An Inverted Yield Curve And What The Market Is Expecting

The yield curve remains inverted. The bond market is conveying its expectations via this: What this means for the bond market.

The US Treasury yield curve is inverted and has gone deeper into this inversion. The bond market is expressing its concerns about the budget deficit through rising bond yields. However, not all yields are rising to the same interest rate level. The middle terms are lower than the short-term yields and long-term yields: the classic inversion.

The yield curve starts at 0 time and 0.00% interest. Then, you move through the various time periods the Treasury issues debt instruments. For the next three months, interest rates are expected to remain the same. After those three months and all through the following three years, interest rates are expected to decline.

Then, interest rates rise significantly. Three stories are being told here:

In the near-term, the bond market expects the Federal Reserve to remain on pause until more information becomes available. The tariffs are a tax, and this will likely diminish economic activity within a consumer-driven economy.

Then there is the medium-term outlook, where the bond market expects the Federal Reserve to have lowered interest rates in response to slower economic growth and increasing unemployment.

From there, we see that longer-term yields are much higher. Bond market expectations are that the budget deficit will increase substantially over the next 10 years. Because of this, investors can demand more interest on money they lend to the United States.

The 10-Year Will Trend Higher

Via the Senate, I expect some of the issues within the budget to be minimized to some extent. However, overall, the basics of this bill will remain: the deficit will likely increase the debt. Interest rates will drift higher.

Higher is relative, however. A look at the past century of interest rates in the United States shows that the 10-year yield was unusually low:

The latest nearly two decades show that the United States has had access to very low interest rates. The most recent move up in the Treasury yields shows the 10-year Treasury yield is getting closer to its long-term median level.

So much for access to loose, inexpensive money.
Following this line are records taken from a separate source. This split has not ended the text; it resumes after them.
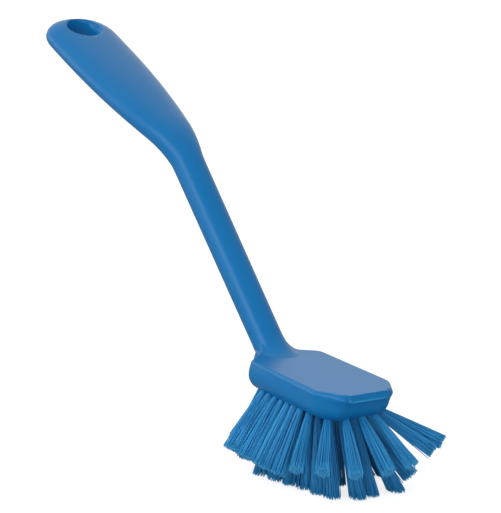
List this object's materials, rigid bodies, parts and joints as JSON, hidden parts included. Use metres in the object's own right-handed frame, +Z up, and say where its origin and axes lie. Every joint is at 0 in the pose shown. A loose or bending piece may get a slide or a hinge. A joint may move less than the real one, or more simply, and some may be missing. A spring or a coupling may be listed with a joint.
{
  "type": "scrub brush with scraper",
  "caption": "Hand scrub brush with an angled round neck, flat oval grip with a hanging hole, boat-shaped head with splayed tufts below and a bevelled scraping lip across its nose.",
  "frame": {"origin": "in the head's flat top face, midway across it and 33 mm behind the top edge of the scraping bevel", "axes": "+X towards the nose with the scraping lip, +Y across the head to the left, +Z up out of the head's top face, away from the bristles; the handle leans back towards -X and up"},
  "size_m": [0.2884, 0.0807, 0.1747],
  "materials": {
    "body_plastic": "moulded blue polypropylene with a soft gloss",
    "bristle_plastic": "blue polyester filaments, cut square at the tips"
  },
  "bodies": {
    "root": {"brush_body": "body_plastic", "outer_tuft_01": "bristle_plastic", "outer_tuft_02": "bristle_plastic", "outer_tuft_03": "bristle_plastic", "outer_tuft_04": "bristle_plastic", "outer_tuft_05": "bristle_plastic", "outer_tuft_06": "bristle_plastic", "outer_tuft_07": "bristle_plastic", "outer_tuft_08": "bristle_plastic", "outer_tuft_09": "bristle_plastic", "outer_tuft_10": "bristle_plastic", "outer_tuft_11": "bristle_plastic", "outer_tuft_12": "bristle_plastic", "outer_tuft_13": "bristle_plastic", "outer_tuft_14": "bristle_plastic", "outer_tuft_15": "bristle_plastic", "outer_tuft_16": "bristle_plastic", "outer_tuft_17": "bristle_plastic", "outer_tuft_18": "bristle_plastic", "outer_tuft_19": "bristle_plastic", "outer_tuft_20": "bristle_plastic", "outer_tuft_21": "bristle_plastic", "outer_tuft_22": "bristle_plastic", "outer_tuft_23": "bristle_plastic", "outer_tuft_24": "bristle_plastic", "outer_tuft_25": "bristle_plastic", "outer_tuft_26": "bristle_plastic", "inner_tuft_01": "bristle_plastic", "inner_tuft_02": "bristle_plastic", "inner_tuft_03": "bristle_plastic", "inner_tuft_04": "bristle_plastic", "inner_tuft_05": "bristle_plastic", "inner_tuft_06": "bristle_plastic", "inner_tuft_07": "bristle_plastic", "inner_tuft_08": "bristle_plastic", "inner_tuft_09": "bristle_plastic", "inner_tuft_10": "bristle_plastic", "inner_tuft_11": "bristle_plastic", "inner_tuft_12": "bristle_plastic", "inner_tuft_13": "bristle_plastic", "inner_tuft_14": "bristle_plastic", "inner_tuft_15": "bristle_plastic", "inner_tuft_16": "bristle_plastic", "middle_tuft_01": "bristle_plastic", "middle_tuft_02": "bristle_plastic", "middle_tuft_03": "bristle_plastic", "middle_tuft_04": "bristle_plastic"}
  },
  "joints": []
}
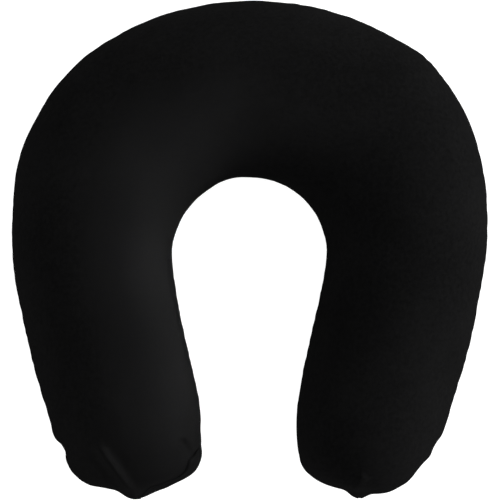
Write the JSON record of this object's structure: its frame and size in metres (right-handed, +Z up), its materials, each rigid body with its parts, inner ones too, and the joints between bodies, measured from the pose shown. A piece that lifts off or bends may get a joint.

From here, interest rates will remain higher.

TLT ETF

Many follow me because of my TLT ETF trades. I exited the TLT ETF in April when the price surged higher. I had every intention of getting back in on the dip. I don’t expect a solid dip to finish dipping until much lower levels are cleared.

I can easily see the $60.00 level get breached. If you line up the two charts, the sustained move higher in TLT began after the financial crisis, when the Federal Reserve introduced its quantitative easing (QE) policies into the economy.

I see the world’s central banks as the problem, not the solution. And, there are massive structural problems. Now, with the budget, there will be plenty of fuel to keep these ‘problems’ blazing for years.

My take is the same: Take advantage of this opportunity to get well ahead of everything.

The yield curve is telling us what will happen to interest rates. There were structural issues before that had caused the curve to invert. Now? The curve is inverted far more, and I am taking advantage of the long-term expectations the bond market is pricing.